Joseph Smith was supposedly granted a vision of an angel who directed him to the golden plates and two sheer stones that allowed him to translate what he called, "reformed Egyptian" into English. In order for Smith to translate the tablets, however, it was necessary for him to read in darkness. The issue was resolved when Smith chose to place the golden tablets at the bottom of a hat and peer through the stones, to read. He then hired a Martin Harris to transcribe what he said.

Jehovah's Witnesses

The beliefs and doctrines of Jehovah's Witnesses vary quite drastically from the majority of Christian denominations. The church was officially founded in 1931, and practitioners of the faith even utilize their own, specific translation of the bible called New World Translation of the Holy Scriptures. The religious beliefs of Jehovah's Witnesses are also well known for doctrines that disallow blood transfusions and military service.

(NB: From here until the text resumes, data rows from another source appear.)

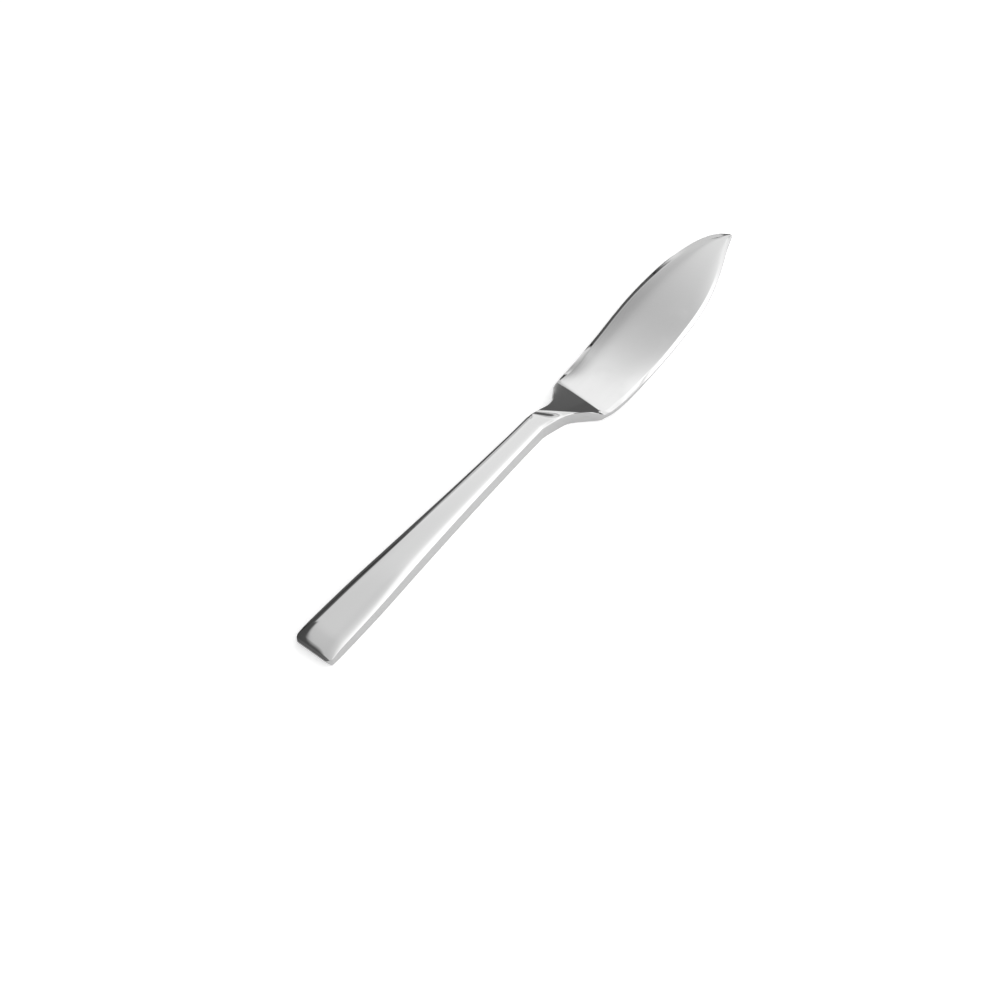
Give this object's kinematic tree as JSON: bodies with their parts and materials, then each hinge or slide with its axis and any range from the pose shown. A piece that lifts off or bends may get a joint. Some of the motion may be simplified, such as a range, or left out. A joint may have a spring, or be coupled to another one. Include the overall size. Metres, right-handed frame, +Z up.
{
  "type": "fish knife",
  "caption": "Table fish knife of polished stainless steel: square-ended tapering hollow handle, thick waisted neck and a broad, blunt, leaf-shaped blade with a stepped shoulder.",
  "frame": {"origin": "the middle of the flat land under the handle, on the middle line of the handle", "axes": "X along the knife from the square end of the handle towards the tip of the blade, Y across it from the cutting side to the back, Z up from the land it rests on"},
  "size_m": [0.2094, 0.0253, 0.0072],
  "materials": {
    "polished_steel": "mirror-polished stainless steel with fine hairlines from use",
    "handle_cement": "set resin cement, matt and slightly grainy, hidden inside the handle"
  },
  "bodies": {
    "root": {"blade": "polished_steel", "handle_upper_shell": "polished_steel", "handle_lower_shell": "polished_steel", "handle_filler": "handle_cement"}
  },
  "joints": []
}
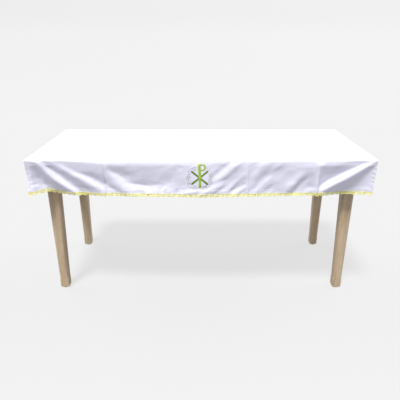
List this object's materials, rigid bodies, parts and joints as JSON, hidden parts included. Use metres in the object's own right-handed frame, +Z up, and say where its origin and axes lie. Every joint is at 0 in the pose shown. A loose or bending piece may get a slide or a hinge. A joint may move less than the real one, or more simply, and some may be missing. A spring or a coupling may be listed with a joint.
{
  "type": "communion table with altar cloth",
  "caption": "Long framed wooden table on square tapered legs, dressed with a white boxed cloth with gold lace at its hem and a green embroidered monogram.",
  "frame": {"origin": "on the floor under the middle of the table", "axes": "+X to the right seen from the front, along the table; +Y from the front to the back; +Z up"},
  "size_m": [2.004, 0.8068, 0.902],
  "materials": {
    "oak": "limed oak, satin oil",
    "zinc_steel": "zinc plated",
    "foot_nylon": "moulded nylon",
    "white_cloth": "satin-faced white cloth",
    "gold_lace": "metallic gold lace",
    "white_thread": "white embroidery thread",
    "dark_green_thread": "satin-stitched thread",
    "light_green_thread": "satin-stitched thread"
  },
  "bodies": {
    "table": {"apron_back": "oak", "apron_front": "oak", "apron_left": "oak", "apron_right": "oak", "bearer_centre": "oak", "bearer_left": "oak", "bearer_right": "oak", "brace_screw_1": "zinc_steel", "brace_screw_2": "zinc_steel", "brace_screw_3": "zinc_steel", "brace_screw_4": "zinc_steel", "brace_screw_5": "zinc_steel", "brace_screw_6": "zinc_steel", "brace_screw_7": "zinc_steel", "brace_screw_8": "zinc_steel", "breadboard_left": "oak", "breadboard_right": "oak", "button_screw_1": "zinc_steel", "button_screw_2": "zinc_steel", "button_screw_3": "zinc_steel", "button_screw_4": "zinc_steel", "button_screw_5": "zinc_steel", "button_screw_6": "zinc_steel", "button_screw_7": "zinc_steel", "button_screw_8": "zinc_steel", "corner_brace_back_left": "oak", "corner_brace_back_right": "oak", "corner_brace_front_left": "oak", "corner_brace_front_right": "oak", "foot_insert_back_left": "zinc_steel", "foot_insert_back_right": "zinc_steel", "foot_insert_front_left": "zinc_steel", "foot_insert_front_right": "zinc_steel", "leg_back_left": "oak", "leg_back_right": "oak", "leg_front_left": "oak", "leg_front_right": "oak", "top_board_1": "oak", "top_board_2": "oak", "top_board_3": "oak", "top_board_4": "oak", "top_board_5": "oak", "top_button_1": "oak", "top_button_2": "oak", "top_button_3": "oak", "top_button_4": "oak", "top_button_5": "oak", "top_button_6": "oak", "top_button_7": "oak", "top_button_8": "oak"},
    "cloth": {"altar_cloth": "white_cloth", "lace_trim": "gold_lace", "emblem_halo": "white_thread", "emblem_chi": "dark_green_thread", "emblem_rho": "light_green_thread"},
    "foot_front_left": {"foot_front_left": "foot_nylon"},
    "foot_front_right": {"foot_front_right": "foot_nylon"},
    "foot_back_left": {"foot_back_left": "foot_nylon"},
    "foot_back_right": {"foot_back_right": "foot_nylon"}
  },
  "joints": [
    {"name": "cloth_lift", "type": "slide", "parent": "table", "child": "cloth", "axis": [0, 0, 1], "range_m": [0, 0.3]},
    {"name": "foot_front_left_screw", "type": "slide", "parent": "table", "child": "foot_front_left", "axis": [0, 0, -1], "range_m": [0, 0.015]},
    {"name": "foot_front_right_screw", "type": "slide", "parent": "table", "child": "foot_front_right", "axis": [0, 0, -1], "range_m": [0, 0.015]},
    {"name": "foot_back_left_screw", "type": "slide", "parent": "table", "child": "foot_back_left", "axis": [0, 0, -1], "range_m": [0, 0.015]},
    {"name": "foot_back_right_screw", "type": "slide", "parent": "table", "child": "foot_back_right", "axis": [0, 0, -1], "range_m": [0, 0.015]}
  ]
}
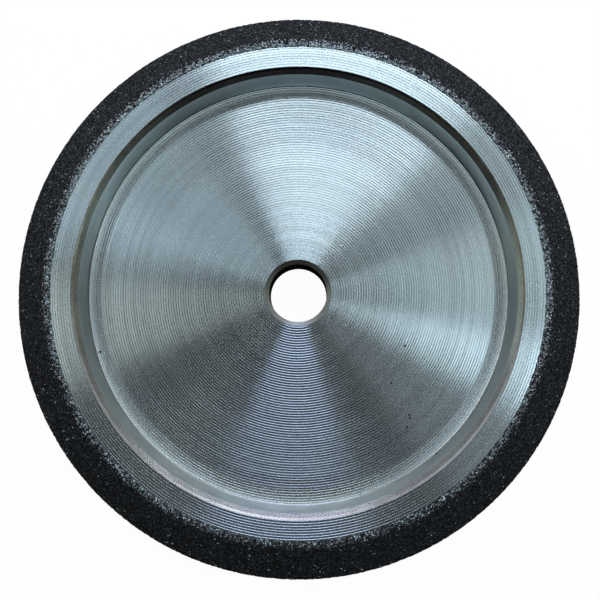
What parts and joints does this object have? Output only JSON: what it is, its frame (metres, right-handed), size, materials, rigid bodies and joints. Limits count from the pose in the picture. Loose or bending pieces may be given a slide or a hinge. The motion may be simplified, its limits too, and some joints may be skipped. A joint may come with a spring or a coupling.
{
  "type": "cbn grinding wheel",
  "caption": "Profile grinding wheel: dished turned steel body with a central arbor bore and a plated cubic boron nitride skin on its form-ground rim.",
  "frame": {"origin": "on the bore axis at the flat back face that the wheel rests on", "axes": "+Z along the bore towards the dished side; X and Y are any two directions across the wheel, which is round"},
  "size_m": [0.127, 0.127, 0.0203],
  "materials": {
    "turned_steel": "bright turned steel with fine concentric tool marks",
    "plated_grit": "dark nickel-bonded grit with bright specks"
  },
  "bodies": {
    "root": {"wheel_body": "turned_steel", "abrasive_skin": "plated_grit"}
  },
  "joints": []
}
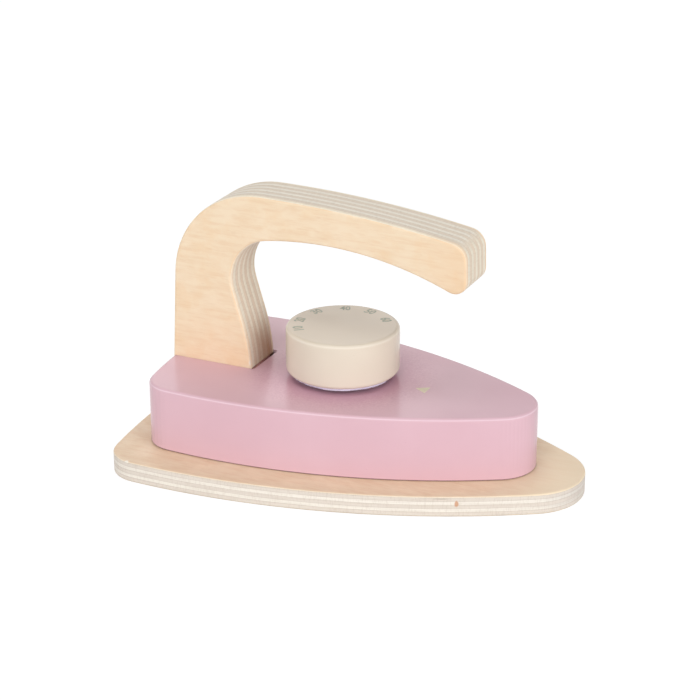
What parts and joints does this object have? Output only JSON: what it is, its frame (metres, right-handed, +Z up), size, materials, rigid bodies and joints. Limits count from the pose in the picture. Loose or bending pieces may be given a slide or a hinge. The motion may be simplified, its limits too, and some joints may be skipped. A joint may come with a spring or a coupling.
{
  "type": "toy iron",
  "caption": "Play iron of plywood and painted wood: boat-shaped sole, rounded body block, hooked laminated handle set in a rear notch, and a dial knob that turns on a hidden screw.",
  "frame": {"origin": "bottom centre of the sole plate's bounding box, on the surface that the toy stands on", "axes": "+X towards the nose, +Y to the far side (the toy is symmetrical about Y = 0), +Z up along the knob's axis"},
  "size_m": [0.172, 0.113, 0.1012],
  "materials": {
    "face_veneer": "smooth sanded birch, clear matt varnish",
    "long_veneer": "sanded veneer edge, grain along X",
    "cross_veneer": "sanded veneer edge, grain across X",
    "pink_paint": "satin pink paint on wood",
    "cream_paint": "satin cream paint on turned wood",
    "lilac_felt": "pressed wool felt, cut by hand",
    "beech": "bare beech",
    "nylon": "natural nylon",
    "steel": "zinc plated"
  },
  "bodies": {
    "iron": {"sole_ply_1": "face_veneer", "sole_ply_2": "cross_veneer", "sole_ply_3": "long_veneer", "sole_ply_4": "cross_veneer", "sole_ply_5": "long_veneer", "sole_ply_6": "cross_veneer", "sole_ply_7": "face_veneer", "body_block": "pink_paint", "body_dowels": "beech", "handle_ply_1": "face_veneer", "handle_ply_2": "cross_veneer", "handle_ply_3": "long_veneer", "handle_ply_4": "cross_veneer", "handle_ply_5": "long_veneer", "handle_ply_6": "cross_veneer", "handle_ply_7": "long_veneer", "handle_ply_8": "cross_veneer", "handle_ply_9": "long_veneer", "handle_ply_10": "cross_veneer", "handle_ply_11": "face_veneer", "handle_dowels": "beech", "spacer_washer": "nylon", "screw_washer": "steel"},
    "dial": {"knob": "cream_paint", "felt_disc": "lilac_felt", "knob_screw": "steel"}
  },
  "joints": [
    {"name": "knob_turn", "type": "hinge", "parent": "iron", "child": "dial", "pos_m": [-0.0096, 0, 0.0326], "axis": [0, 0, 1], "continuous": true}
  ]
}
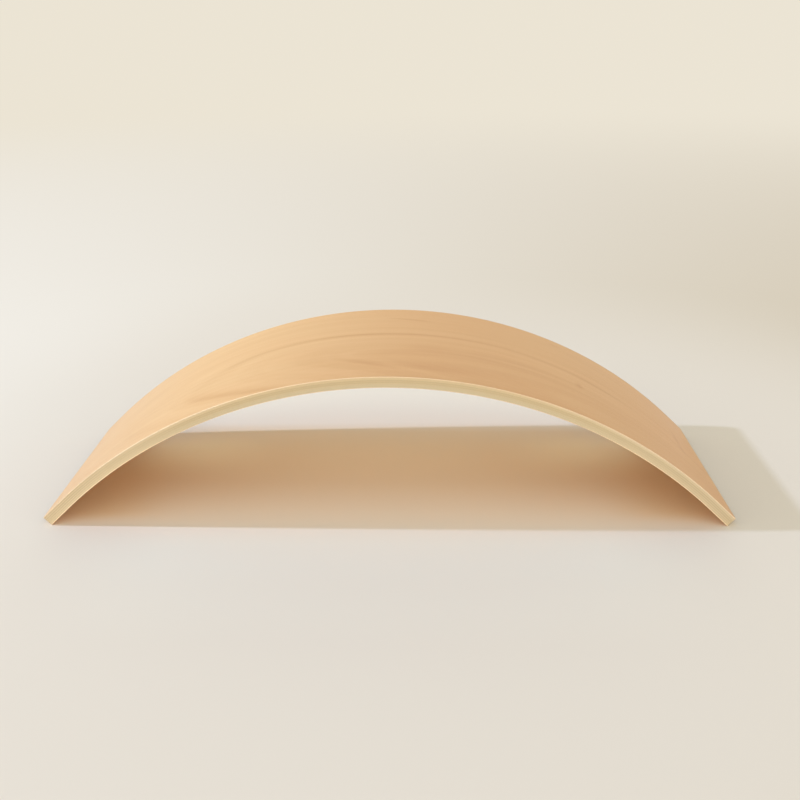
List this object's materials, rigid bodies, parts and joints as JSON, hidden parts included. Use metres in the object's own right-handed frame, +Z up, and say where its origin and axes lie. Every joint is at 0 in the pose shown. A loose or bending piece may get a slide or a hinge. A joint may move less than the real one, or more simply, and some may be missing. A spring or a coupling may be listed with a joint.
{
  "type": "rocker board",
  "caption": "Laminated bentwood balance board for a child: a wide strip of glued plies bent to a circular arc, standing as an arch on its two ends.",
  "frame": {"origin": "on the floor, under the middle of the board as it stands on its two ends", "axes": "+X along the board, +Y across it towards the far edge, +Z up through the crown of the arch"},
  "size_m": [0.8508, 0.305, 0.193],
  "materials": {
    "face_veneer": "beech face veneer, sanded smooth under a clear matt lacquer",
    "long_grain_ply": "pale birch ply, grain along the board, sanded edge under clear matt lacquer",
    "cross_grain_ply": "pale birch ply, grain across the board, sanded edge under clear matt lacquer"
  },
  "bodies": {
    "root": {"outer_face_veneer": "face_veneer", "cross_ply_1": "cross_grain_ply", "long_ply_1": "long_grain_ply", "cross_ply_2": "cross_grain_ply", "long_ply_2": "long_grain_ply", "cross_ply_3": "cross_grain_ply", "long_ply_3": "long_grain_ply", "cross_ply_4": "cross_grain_ply", "long_ply_4": "long_grain_ply", "cross_ply_5": "cross_grain_ply", "inner_face_veneer": "face_veneer"}
  },
  "joints": []
}
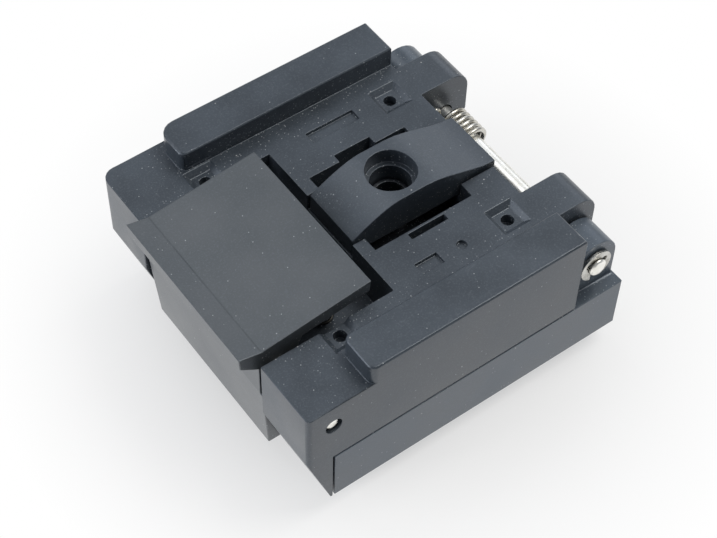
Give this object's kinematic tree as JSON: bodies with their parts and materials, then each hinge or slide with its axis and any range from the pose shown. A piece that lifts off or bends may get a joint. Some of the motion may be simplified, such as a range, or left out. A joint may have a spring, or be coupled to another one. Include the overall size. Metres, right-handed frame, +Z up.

Jehovah's Witnesses are part of a restorationist Christian movement that aims to practice the faith as closely to first-century Christianity as possible. The practitioners and doctrines of this denomination are overseen by a group of elders called the Governing Body of Jehovah's Witnesses based out of Brooklyn, New York. Church doctrines focus especially on God, known by the name of Jehovah. The Governing Body of Jehovah's Witnesses maintains that Jehovah, Jesus and the Holy Spirit are not part of a Holy Trinity, differing in practice from many other Christian denominations. Instead, Jehovah is the "Universal Sovereign", Jesus was His first creation, and the Holy Spirit the manifestation of Jehovah's power as either a force or state of being.

Other Christian Denominations

The Christian religioun is incredibly varied and includes a multitude of denominations, sub-denominations and movements. Among the denominations not mentioned in this article are Calvanists, Quakers, Restorationists, and thousands more.